In a compromise to assuage Austria’s concerns that any naval mission could bring more migrants to Europe, EU ships will hail and inspect suspicious vessels in the eastern Mediterranean, where most arms smuggling takes place, away from migrant routes, diplomats said.

Borrell said he hoped the EU operation could be patrolling by the end of March. At first, it would operate in international, not Libyan, waters. Borrell also said the EU could not be expected to patrol the Egypt-Libya land border, through which artillery is still being delivered.

“It would be very difficult for us to act between two sovereign countries,” he told reporters.

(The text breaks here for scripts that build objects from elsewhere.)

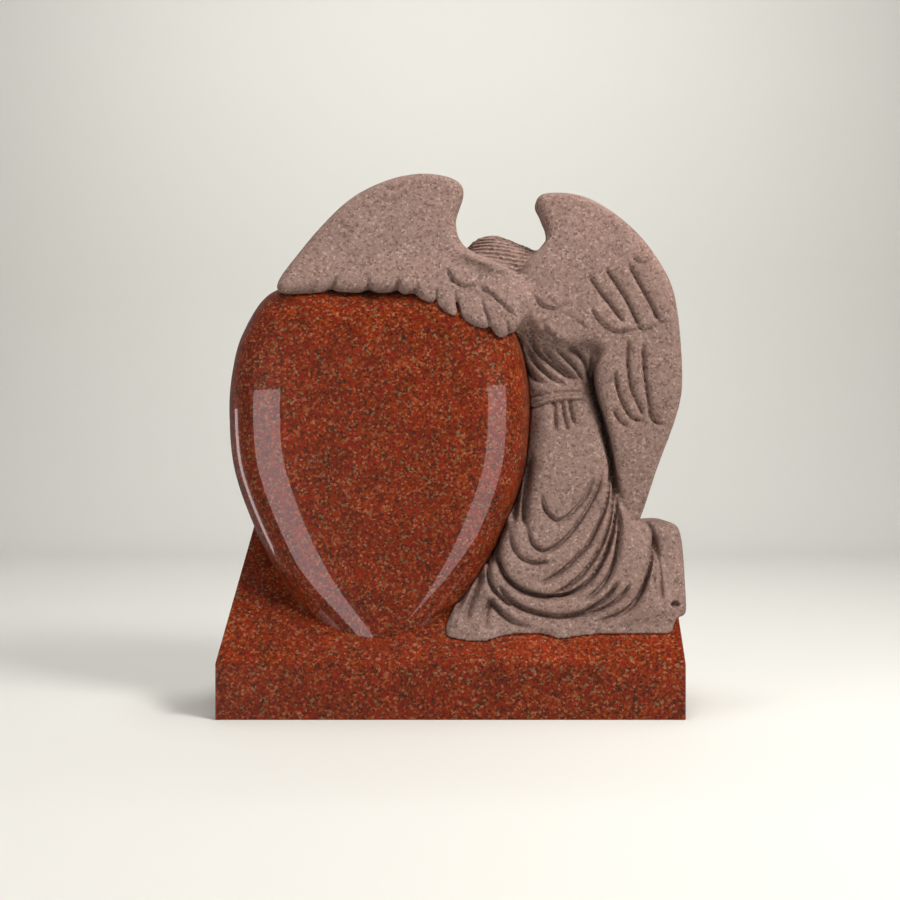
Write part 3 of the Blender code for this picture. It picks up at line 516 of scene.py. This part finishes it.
def catmull(points, closed, pieces):
    """A smooth curve through the points, with this many pieces between each two."""
    points = np.array(points, float)
    count = len(points)
    out = []
    for i in range(count if closed else count - 1):
        if closed:
            a, b, c, d = (points[(i + k) % count] for k in (-1, 0, 1, 2))
        else:
            b, c = points[i], points[i + 1]
            a = points[i - 1] if i else 2 * b - c
            d = points[i + 2] if i + 2 < count else 2 * c - b
        for k in range(pieces):
            t = k / pieces
            out.append(
                0.5
                * (
                    2 * b
                    + (c - a) * t
                    + (2 * a - 5 * b + 4 * c - d) * t**2
                    + (3 * b - 3 * c + d - a) * t**3
                )
            )
    if not closed:
        out.append(points[-1])
    return np.array(out)


def heart_outline(columns):
    """The heart's outline at even steps, as points across and up from its middle line and foot."""
    right = catmull(HALF_HEART, False, HEART_PIECES)
    left = right[::-1][1:-1] * (-1, 1)
    loop = np.vstack([right, left]) * (HEART_WIDTH / 2, HEART_HEIGHT)
    loop = np.vstack([loop, loop[:1]])
    run = np.concatenate([[0], np.cumsum(np.hypot(*np.diff(loop, axis=0).T))])
    at = np.linspace(0, run[-1], columns, endpoint=False)
    return np.stack([np.interp(at, run, loop[:, 0]), np.interp(at, run, loop[:, 1])], axis=1)


def heart_piece():
    """The cushion: rings of the outline from front to back, each drawn in by its own distance."""
    outline = heart_outline(HEART_COLUMNS)
    middle = np.array((0, HEART_MIDDLE * HEART_HEIGHT))
    away = outline - middle
    shares = np.linspace(0, 1, RAY_STEPS)
    rays = middle + away[:, None, :] * shares[None, :, None]
    loop = np.vstack([outline, outline[:1]])
    depth_in = nearest(rays[:, :, 0], rays[:, :, 1], loop)[0]
    half = HEART_THICKNESS / 2
    points, faces = [], []
    turns = np.linspace(math.pi / 2, -math.pi / 2, 2 * HEART_RINGS + 1)
    for turn in turns:
        inset = RIM_REACH * (1 - max(math.cos(turn), 0) ** (2 / RIM_SQUARENESS))
        for j in range(HEART_COLUMNS):
            across, up = middle + away[j] * np.interp(inset, depth_in[j, ::-1], shares[::-1])
            points.append((HEART_X + across, HEART_Y - half * math.sin(turn), HEART_FOOT + up))
    for i in range(len(turns) - 1):
        for j in range(HEART_COLUMNS):
            k = (j + 1) % HEART_COLUMNS
            a, b = i * HEART_COLUMNS, (i + 1) * HEART_COLUMNS
            faces.append((a + j, a + k, b + k, b + j))
    for start, depth in ((0, -half), ((len(turns) - 1) * HEART_COLUMNS, half)):
        points.append((HEART_X, HEART_Y + depth, HEART_FOOT + middle[1]))
        for j in range(HEART_COLUMNS):
            faces.append((len(points) - 1, start + j, start + (j + 1) % HEART_COLUMNS))
    made = piece("heart_form", points, faces)
    shape = bmesh.new()
    shape.from_mesh(made.data)
    bmesh.ops.recalc_face_normals(shape, faces=shape.faces)
    shape.to_mesh(made.data)
    shape.free()
    return made


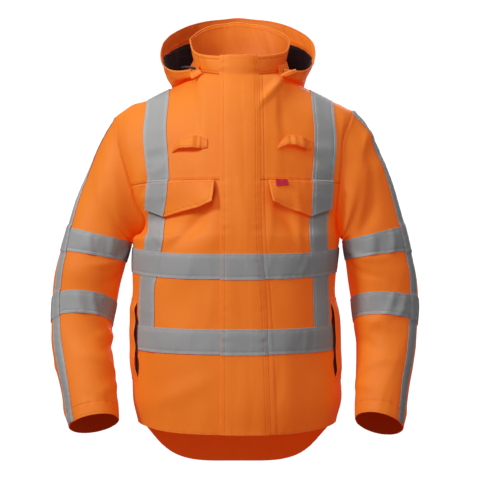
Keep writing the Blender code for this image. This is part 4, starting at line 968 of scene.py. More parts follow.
def makeCollar():
    surface, thickness = collarSurface, collar["thickness"]
    bearings = bearingOf(surface["points"].reshape(-1, 3)).reshape(surface["up"].shape)
    # painted shade over the inside, darker toward the front and toward its base
    deep = 0.9 * (1 - smoothStep((bearings - 90) / 75)) + 0.5 * (1 - smoothStep((surface["up"] - 25) / 45))
    makeCloth("collarStand", insetEdges(surface["points"]), surface["normals"], thickness, "shell",
              shade=surface["shade"], inside=deep)
    last = surface["columns"][-1]
    wide = np.linspace(0.1, last - 0.1, 300)
    for row, up in ((0, 4.0), (3, -6.5)):
        sewOn("collarStitches", surface, row, wide, up=up)
        sewInside("collarStitches", surface, row, wide, thickness, up)
    # square of sewing that holds the fastening patch, on the wearer's left
    for (u0, v0), (u1, v1) in zip(collar["patch"], collar["patch"][1:] + collar["patch"][:1]):
        sewOn("collarStitches", surface, 0.05, last - 0.1, up=np.linspace(v0, v1, 12), across=np.linspace(u0, u1, 12))


makeCollar()
print("collar made")


# storm flap over the front opening, and its own stretches of tape

stormFlap = {"thickness": 2.6, "lift": 0.3, "edgeStitch": 8.0, "crown": 1.2,
             "tapeDrop": 0.015,  # rows that its tapes sit below the front's
             "folds": [(5, -230, 12, -350, 4, 12, 1.6, 0), (-8, -120, 4, -215, 3, 14, 1.4, 0),
                       (14, -560, 8, -690, 3, 14, 1.8, 0), (0, -410, 10, -490, 2, 12, -1.2, 0)]}


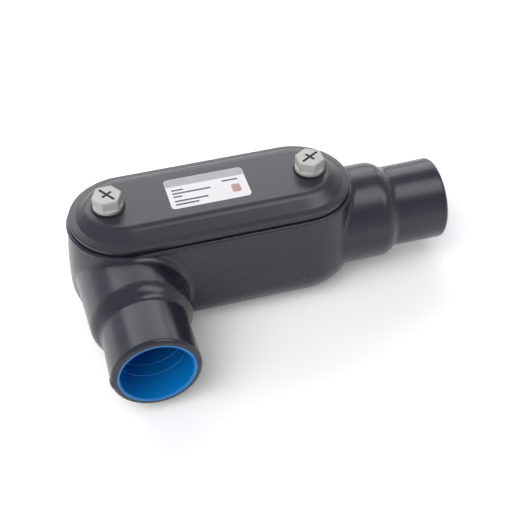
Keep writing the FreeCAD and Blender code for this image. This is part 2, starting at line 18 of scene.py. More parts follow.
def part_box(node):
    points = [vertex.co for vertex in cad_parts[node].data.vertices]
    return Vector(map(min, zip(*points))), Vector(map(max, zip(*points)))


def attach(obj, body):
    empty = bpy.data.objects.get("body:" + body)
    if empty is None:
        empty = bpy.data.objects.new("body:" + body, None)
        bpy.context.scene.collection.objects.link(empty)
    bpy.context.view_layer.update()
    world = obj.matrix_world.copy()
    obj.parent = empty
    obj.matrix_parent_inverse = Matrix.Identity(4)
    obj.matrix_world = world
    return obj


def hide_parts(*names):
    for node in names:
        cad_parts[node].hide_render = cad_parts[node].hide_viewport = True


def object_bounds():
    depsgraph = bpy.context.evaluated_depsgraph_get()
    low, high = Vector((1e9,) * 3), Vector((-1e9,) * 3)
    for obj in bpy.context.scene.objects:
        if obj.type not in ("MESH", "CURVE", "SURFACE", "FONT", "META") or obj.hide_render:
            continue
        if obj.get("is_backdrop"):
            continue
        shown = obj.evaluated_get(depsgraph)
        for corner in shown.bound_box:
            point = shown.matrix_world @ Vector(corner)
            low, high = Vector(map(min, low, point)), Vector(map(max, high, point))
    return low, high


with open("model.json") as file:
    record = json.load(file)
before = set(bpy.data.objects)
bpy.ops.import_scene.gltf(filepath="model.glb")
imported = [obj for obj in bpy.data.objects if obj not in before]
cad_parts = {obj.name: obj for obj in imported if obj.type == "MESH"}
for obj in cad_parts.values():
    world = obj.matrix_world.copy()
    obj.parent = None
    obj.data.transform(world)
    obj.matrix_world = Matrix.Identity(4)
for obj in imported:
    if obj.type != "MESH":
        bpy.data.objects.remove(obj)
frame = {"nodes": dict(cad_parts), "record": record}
cad_low, cad_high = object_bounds()
MM = 0.001
print("CAD box in mm:", [round(x / MM, 1) for x in (*cad_low, *cad_high)])


# %% [markdown]
# ## Where things are
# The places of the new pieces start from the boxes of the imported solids, and from the
# record's mounts, which give the axes, lengths and radii of the hubs and sleeves. So the
# dressing follows the construction model if it changes.

# %% Read the places from the frame
def corners(node):
    """Lowest and highest corner of one solid, in metres, as two arrays."""
    low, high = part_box(node)
    return np.array(low, float), np.array(high, float)


mounts = {mount["name"]: mount for mount in frame["record"]["mounts"]}
for name in ("end_hub_thread", "side_hub_thread"):
    print(name, "is at", mounts[name]["pos_m"], "and points along", mounts[name]["axis"])


# %% [markdown]
# ## Colour and nodes
# Paint charts and colour pickers give sRGB values, while the renderer adds light up in
# linear values. One function turns a hex colour into linear numbers, and one adds a node
# with its settings and links, so that each material reads as a short recipe.

# %% Linear colour and one node helper
def linear(hex_colour):
    """The linear RGBA of an sRGB hex colour: each channel through the standard curve."""
    channels = [int(hex_colour[i : i + 2], 16) / 255 for i in (1, 3, 5)]
    bent = [c / 12.92 if c <= 0.04045 else ((c + 0.055) / 1.055) ** 2.4 for c in channels]
    return (*bent, 1.0)


def add(tree, kind, settings=None, sockets=None):
    """Adds a node; a socket gets a value, or a link where another node's output is given."""
    made = tree.nodes.new(kind)
    for name, value in (settings or {}).items():
        setattr(made, name, value)
    for name, value in (sockets or {}).items():
        if isinstance(value, bpy.types.NodeSocket):
            tree.links.new(value, made.inputs[name])
        else:
            made.inputs[name].default_value = value
    return made


def start_material(name):
    """A new material and its node tree, which is still empty."""
    material = bpy.data.materials.new(name)
    material.use_nodes = True
    material.node_tree.nodes.clear()
    return material, material.node_tree


def per_metre(size_mm):
    """The scale that a texture node needs for features of this size: one over it in metres."""
    return 1.0 / (size_mm * MM)


print("middle grey #808080 is", round(linear("#808080")[0], 3), "in linear light")


# %% [markdown]
# ## Dipped PVC (plastisol)
# The casting is heated, dipped in liquid PVC and cured in an oven. The skin that forms is
# satin, with a long soft flow in its surface (features of 7 mm) and a fine orange peel
# (0.5 mm, drawn a little coarser than life so that it shows). PVC has an IOR of 1.53. The
# texture nodes read Object coordinates, which are metres on the fitting itself.

# %% Plastisol for the jacket and for the cover
def dipped_pvc(name, shade, pale, roughness):
    """A satin skin: slow noise shifts colour, gloss and height, and fine noise adds the peel."""
    material, tree = start_material(name)
    place = add(tree, "ShaderNodeTexCoord").outputs["Object"]
    flow = add(tree, "ShaderNodeTexNoise", None,
               {"Vector": place, "Scale": per_metre(7.0), "Detail": 2.0, "Roughness": 0.45})
    peel = add(tree, "ShaderNodeTexNoise", None,
               {"Vector": place, "Scale": per_metre(0.5), "Detail": 1.0})
    cloud = add(tree, "ShaderNodeMapRange", None,
                {"Value": flow.outputs["Fac"], "From Min": 0.3, "From Max": 0.7})
    colour = add(tree, "ShaderNodeMix", {"data_type": "RGBA"},
                 {0: cloud.outputs[0], 6: linear(shade), 7: linear(pale)})
    satin = add(tree, "ShaderNodeMapRange", None,
                {"Value": flow.outputs["Fac"],
                 "To Min": roughness - 0.03, "To Max": roughness + 0.03})
    soft = add(tree, "ShaderNodeBump", None,
               {"Height": flow.outputs["Fac"], "Strength": 0.5, "Distance": 0.09 * MM})
    skin = add(tree, "ShaderNodeBump", None,
               {"Height": peel.outputs["Fac"], "Strength": 0.2, "Distance": 0.008 * MM,
                "Normal": soft.outputs["Normal"]})
    shader = add(tree, "ShaderNodeBsdfPrincipled", None,
                 {"Base Color": colour.outputs[2], "Roughness": satin.outputs[0], "IOR": 1.53,
                  "Normal": skin.outputs["Normal"]})
    add(tree, "ShaderNodeOutputMaterial", None, {"Surface": shader.outputs[0]})
    return material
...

UN: Libya arms embargo is a ‘joke’

Austrian Foreign Minister Alexander Schallenberg said that was acceptable but that Vienna would still be vigilant for any signs that the mission, which will take several weeks to set up, was attracting migrants into Europe.

Initially Borrell had hoped to revive the EU’s current military mission, known as Operation Sophia, which stopped deploying ships last March after Italy, facing an anti-immigrant backlash, said it would no longer take migrants rescued at sea.

One compromise was to use aircraft, rather than ships, to monitor smugglers who supply Libya’s two rival governments.

But German Foreign Minister Heiko Maas urged the EU to agree on a naval mission, saying overflights would not be enough. On Sunday, a senior U.N. official warned that the arms embargo was meaningless because there was no-one to enforce it.